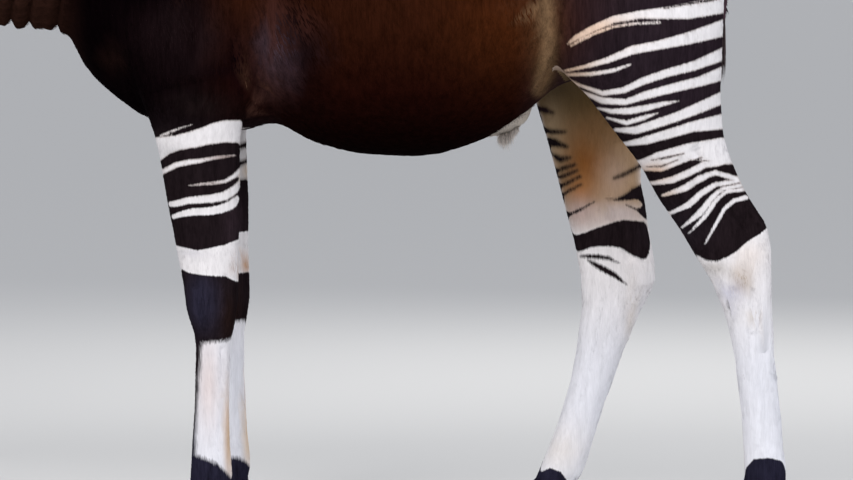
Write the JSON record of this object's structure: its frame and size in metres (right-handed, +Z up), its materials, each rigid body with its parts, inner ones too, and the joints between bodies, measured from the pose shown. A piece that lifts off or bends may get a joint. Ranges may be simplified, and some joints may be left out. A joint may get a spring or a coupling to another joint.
{
  "type": "okapi animal model",
  "caption": "Life-size standing okapi, a still animal model with cupped ears, short ossicones, a low level neck, a tufted tail and cloven hooves.",
  "frame": {"origin": "middle of the model's bounding box, on the floor that the hooves stand on", "axes": "+Z up, the animal faces -X, its left side is -Y"},
  "size_m": [2.222, 0.5594, 1.4961],
  "materials": {
    "coat": "short glossy fur, deep reddish brown",
    "muzzle": "very short dark fur and bare nose skin",
    "ear": "short dark fur with a hair fringe",
    "shank": "short pale fur with dark bands",
    "tuft": "pale soft hair",
    "eye": "wet gloss",
    "horn": "short fur, worn bare and polished at the tip",
    "hoof": "dull dark horn"
  },
  "bodies": {
    "root": {"torso": "coat", "neck": "coat", "head": "muzzle", "ear_left": "ear", "ear_right": "ear", "eye_left": "eye", "eye_right": "eye", "ossicone_left": "horn", "ossicone_right": "horn", "tail": "coat", "sheath": "tuft", "leg_front_left_upper": "coat", "leg_front_left_lower": "shank", "leg_front_right_upper": "coat", "leg_front_right_lower": "shank", "leg_hind_left_upper": "coat", "leg_hind_left_lower": "shank", "leg_hind_right_upper": "coat", "leg_hind_right_lower": "shank", "hoof_front_left_outer": "hoof", "hoof_front_left_inner": "hoof", "hoof_front_right_outer": "hoof", "hoof_front_right_inner": "hoof", "hoof_hind_left_outer": "hoof", "hoof_hind_left_inner": "hoof", "hoof_hind_right_outer": "hoof", "hoof_hind_right_inner": "hoof"}
  },
  "joints": []
}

= What you should do =
Write out every line exactly as it stands.

= Task solution =
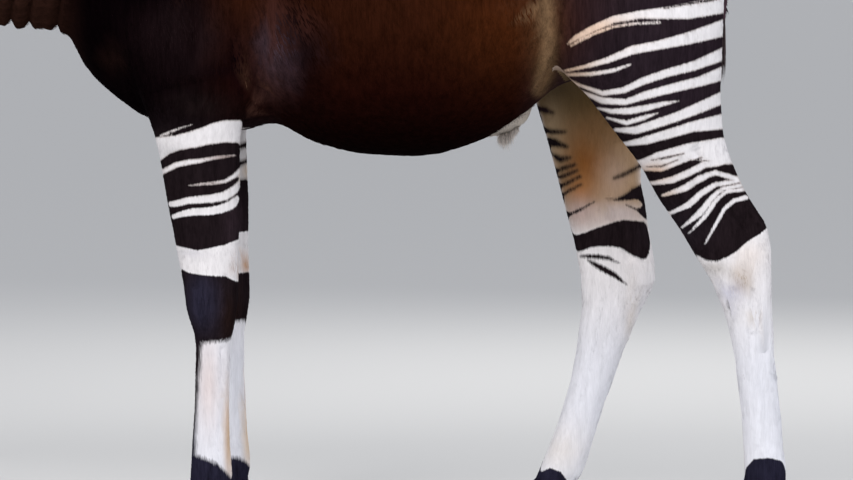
Write the JSON record of this object's structure: its frame and size in metres (right-handed, +Z up), its materials, each rigid body with its parts, inner ones too, and the joints between bodies, measured from the pose shown. A piece that lifts off or bends may get a joint. Ranges may be simplified, and some joints may be left out. A joint may get a spring or a coupling to another joint.
{
  "type": "okapi animal model",
  "caption": "Life-size standing okapi, a still animal model with cupped ears, short ossicones, a low level neck, a tufted tail and cloven hooves.",
  "frame": {"origin": "middle of the model's bounding box, on the floor that the hooves stand on", "axes": "+Z up, the animal faces -X, its left side is -Y"},
  "size_m": [2.222, 0.5594, 1.4961],
  "materials": {
    "coat": "short glossy fur, deep reddish brown",
    "muzzle": "very short dark fur and bare nose skin",
    "ear": "short dark fur with a hair fringe",
    "shank": "short pale fur with dark bands",
    "tuft": "pale soft hair",
    "eye": "wet gloss",
    "horn": "short fur, worn bare and polished at the tip",
    "hoof": "dull dark horn"
  },
  "bodies": {
    "root": {"torso": "coat", "neck": "coat", "head": "muzzle", "ear_left": "ear", "ear_right": "ear", "eye_left": "eye", "eye_right": "eye", "ossicone_left": "horn", "ossicone_right": "horn", "tail": "coat", "sheath": "tuft", "leg_front_left_upper": "coat", "leg_front_left_lower": "shank", "leg_front_right_upper": "coat", "leg_front_right_lower": "shank", "leg_hind_left_upper": "coat", "leg_hind_left_lower": "shank", "leg_hind_right_upper": "coat", "leg_hind_right_lower": "shank", "hoof_front_left_outer": "hoof", "hoof_front_left_inner": "hoof", "hoof_front_right_outer": "hoof", "hoof_front_right_inner": "hoof", "hoof_hind_left_outer": "hoof", "hoof_hind_left_inner": "hoof", "hoof_hind_right_outer": "hoof", "hoof_hind_right_inner": "hoof"}
  },
  "joints": []
}